You may think that your particular archive has a very specialised audience. Thus, they may not need to use a search engine. However, they are still likely to be more familiar to using that search box rather than yours. . Search engines do need some help you want to draw people in.
Here are some tips:
- Avoid authentication.
- Provide your content as full text.
- Provide a sitemap.xml.
- Provide something like “Browse” as well as search.
Authentication may seem sensible. You get to see monitor the use of your service. You prevent abuse of your service. You can contact people if anything negative happens. But..
You make it impossible for search engines to get to your content. They don’t use passwords. Therefore, they’ll never be able to authenticate.
Another problem is that you reduce the discoverability of the system for third-party developers. If people need to sign up before they explore the system, they may not bother. If you’re worried about abuse, use standard rate-limiting measures. Attackers have many more options than to use your web API to take you down.
Provide your content as full-text
As far as you’re able, provide your content as full text. Search engines have recently begun to index PDF files, however it’s likely you’ll get the best results with plain text.
Provide a sitemap.xml
sitemap.xml is a file that your web developer will know about. It’s basically a menu for search engines about what the best bits of content are in your site. Resources that appear on your sitemap are able to be discovered more easily than merely following links.
Provide something like “Browse”
Make sure that it’s possible for users to reach all of the resources by clicking on links. This enables the web spider to index the whole site by following links. I recommend that this is available even if you have millions of records.
Making databases accessible to social networks
If you have a data-centric service, I doubt that you need social network integration. However, you want to make sure that if someone does mention you in social media, that it makes sense.
Make sure that each resource has its own page
If you were looking through a catalogue of books, you would expect that each book has its own page. This is because the unique page is likely to have a whole lot of metadata associated with the book. Things like the author, the publisher and so forth. If you have a large catalogue, attempt to build a similar service.
Be friendly to external annotations. Allow crowd-sourced data. People like to fill gaps or make improvements. It makes them feel like ownership of records. This builds personal interest and emotional depth to the project. Many government departments struggle with this. They are very resistant to the idea .

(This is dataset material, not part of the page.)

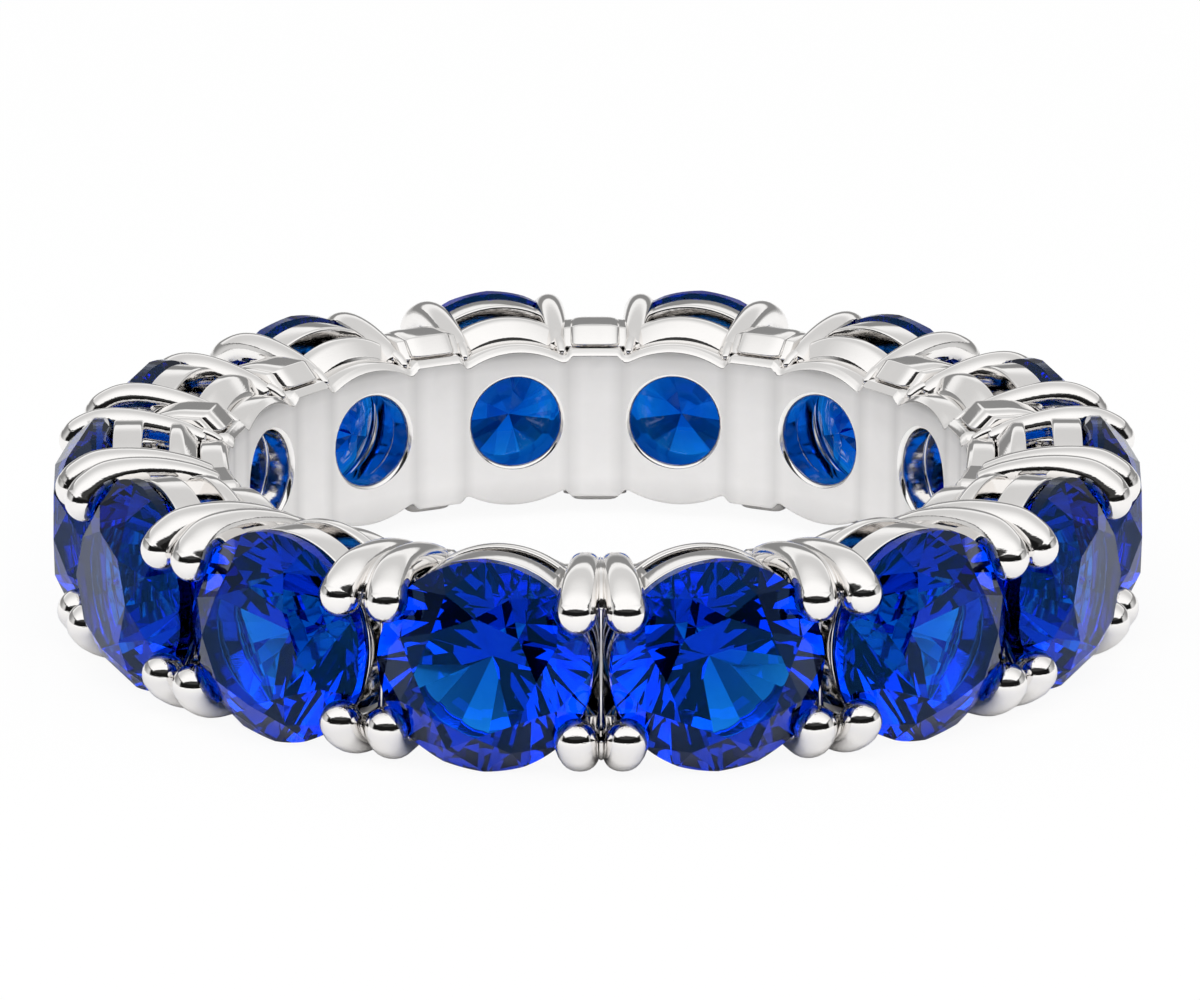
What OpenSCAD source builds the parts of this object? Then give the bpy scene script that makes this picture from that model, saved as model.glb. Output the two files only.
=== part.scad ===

The Semantic Web loves your metadata
If you have a high degree of structured information, use semantic web technologies. These tools are increasingly moving out of academia and are enhancing people’s web experience. For example, the Open Graph Protocol, is used heavily by Facebook. This allows you to tell Facebook and other services a resource’s attributes, so they can improve users’ experiences.
Make your database accessible to developers
There is a worldwide community of software developers looking to improve the lives of their users.
Creating a community around your data is essential. A simple step is to create a mailing list. This will allow developers and users to build their own FAQ. It will also ensure that your agency wont be stuck with the whole support burden.
Avoid Authenticate (again!)
As much as authentication is bad for search engines, it’s even worse for humans. People hate having to sign up to things. They want to be able to explore. By hiding content behind authentication, you make it harder for third-parties to spend the time considering whether it’s worth their time to build services with.
You may have a wonderful XML schema for your data. However, JSON has won. Its simple and is extremely well supported. Supporting JSON lowers the barriers to entry to your application. This in turn means it is more likely for useful services to be created.
Complexity adds compliance costs. The more difficult it is for the terms to be understood, the less likely it is that your service will be used. Therefore, please emphasise to your legal team that plain English is called for. The idea of licencing is to clarify everyone’s responsibilities so that a positive relationship can be created. Don’t endanger that by creating a license that scares developers away.
Licensing a web service comes in two parts. The first is the terms of accessing your database. The second is the licence of the data that your database holds. Make sure that both of these elements are clear.
One of the more effective mechanisms for preventing abuse of your service is
robots.txt. In effect, it provides a machine-readable license. You can prescribe maximum crawl speeds for web crawlers, such as every 20 seconds. Search engines do respect it. Another advantage of using
robots.txt is that it’s completely unambiguous.